Il existe aujourd'hui des assureurs désireux d'assurer à la fois l'acquisition initiale de la plateforme et les acquisitions subséquentes à un coût réduit et dans le cadre d'un processus simplifié. Ce nouveau produit peut également être utilisé pour assurer les entreprises intégrées exclusivement à la plateforme. Cette assurance déclarations et garanties peut être une solution attrayante pour des transactions allant de 5 à 25 millions de dollars de la valeur d’entreprise de la cible. Le processus de souscription sera plus simple, adapté au profil d'activité de la filière de cibles et assorti d'une tarification prénégociée pour les limites d'assurance requises. Cette nouvelle solution a tout ce qu'il faut pour devenir un outil utile pour tout investisseur envisageant une stratégie de roll-up.
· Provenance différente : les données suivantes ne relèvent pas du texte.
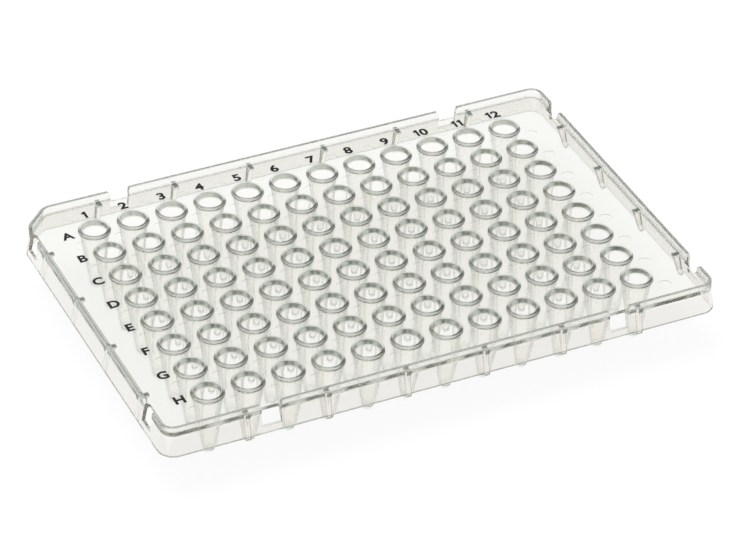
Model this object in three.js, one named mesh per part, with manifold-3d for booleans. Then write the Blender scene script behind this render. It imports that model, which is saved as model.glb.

Un autre développement récent est l'émergence de l'assurance “transaction liability private enterprise” (TLPE), qui est maintenant proposée par certains souscripteurs. L'assurance TLPE vise à fournir aux vendeurs de petites entreprises une protection contre les réclamations découlant d'une violation des déclarations et garanties. Les polices d'assurance TLPE couvrent notamment 100 % de la valeur de l'entreprise et des frais de défense en cas de réclamation de l'acheteur, et ont généralement une période de couverture plus longue. Les frais de police peu élevés (500 dollars) et les options de couverture étendues font de l'assurance TLPE une option intéressante pour les vendeurs de petite taille. La procédure de dépôt est également simplifiée et peut être complétée en remplissant un court formulaire de demande standard.